Focus on the why, not the what
Rather than gamifying engagement through questionable means like talk meters, researchers should explore why today’s students increasingly switch off from their set curriculums. And such inquiry must give voice to marginalised student populations excluded from most education studies.
We need to understand 21st century students’ perspectives – including disabled students, English language learners, emerging bilinguals, and those from disadvantaged backgrounds. What motivates and interests them? How do they best learn and express that learning? What barriers do they face in engaging with rigid, academic curriculums designed without their input?
Gamification gimmicks ignore how forced participation breeds resentment, not willing engagement. They also frequently disadvantage vulnerable student groups in the rush to quantify academic performance for all. Instead of doubling down on compliance, we must investigate how to nurture the talents of all students on their own terms.

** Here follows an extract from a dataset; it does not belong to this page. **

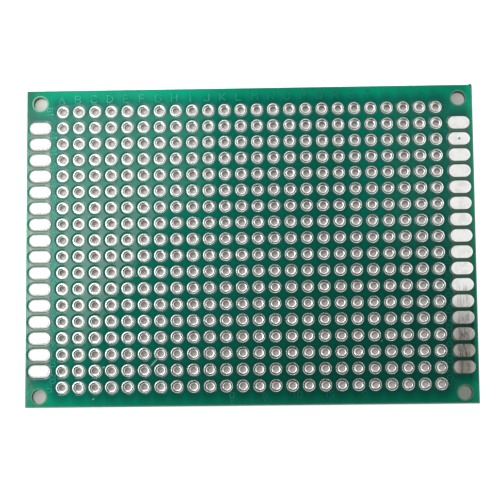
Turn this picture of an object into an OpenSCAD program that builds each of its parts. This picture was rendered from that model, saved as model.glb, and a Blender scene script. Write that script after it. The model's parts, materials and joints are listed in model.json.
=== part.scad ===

Inclusive, qualitative research focused on students’ needs could reveal ideas for more flexible, relevant curriculums and student-centered assessment models. Teachers also need support to transition to more creative pedagogies that spark self-driven participation. If we listen, today’s students can guide the way to engagement that maximises their future life chances while understanding better how all young minds work. But first researchers must prioritise amplifying unheard voices.